Additionally, Article Three of the CAT mandates that “No State Party shall expel, return or extradite a person to another State where there are substantial grounds for believing that he would be in danger of being subjected to torture.” A State must take into account “the existence in the State concerned of a consistent pattern of gross, flagrant or mass violations of human rights.”
The Fifth and Fourteenth Amendments both contain a Due Process Clause that pertains to U.S. Citizens and non-citizens alike. The Fifth and Fourteenth Amendments use identical language that no state can deprive a person “of life, liberty, or property, without due process of law.”

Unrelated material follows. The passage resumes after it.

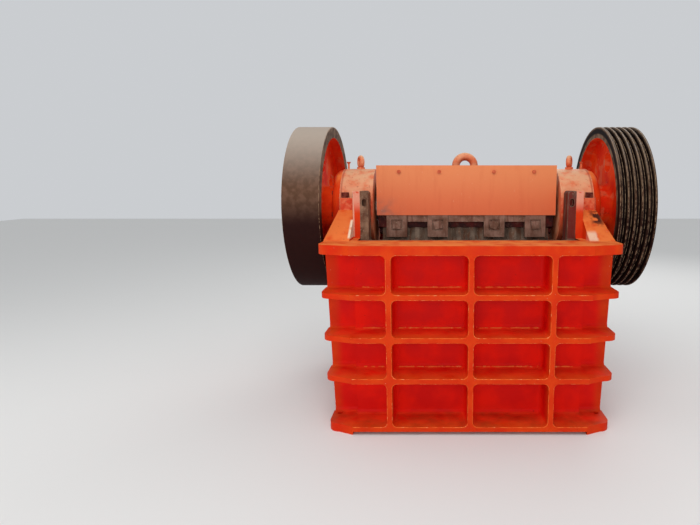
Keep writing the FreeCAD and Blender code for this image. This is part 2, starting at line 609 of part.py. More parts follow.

In 2014, Nigeria passed a law that criminalized same-sex marriage and relationships. There are currently 69 countries in the world that outlaw and/or criminalize homosexuality, half of which are on the African continent, according to a BBC report in May of last year. Nigeria is one of the few countries on that list that has tightened its laws against homosexuality over the last few years.
Conversely, in a landmark decision in 2015, Obergefell v. Hodges, the Supreme Court ruled that under the Fourteenth Amendment of the U.S. Constitution, a state is required “to recognize a marriage between two people of the same sex.” Some court watchers in America fear this decision might be revisited and reversed by the more socially conservative makeup of the current Supreme Court. Regardless, Ischiu reminds us that the requirements for asylum are based on past persecution or the risk of persecution in the applicant’s home country. Ischiu points out that several courts have already held that LGBT asylum applicants belong to a “particular social group” qualifying them to seek asylum in the United States.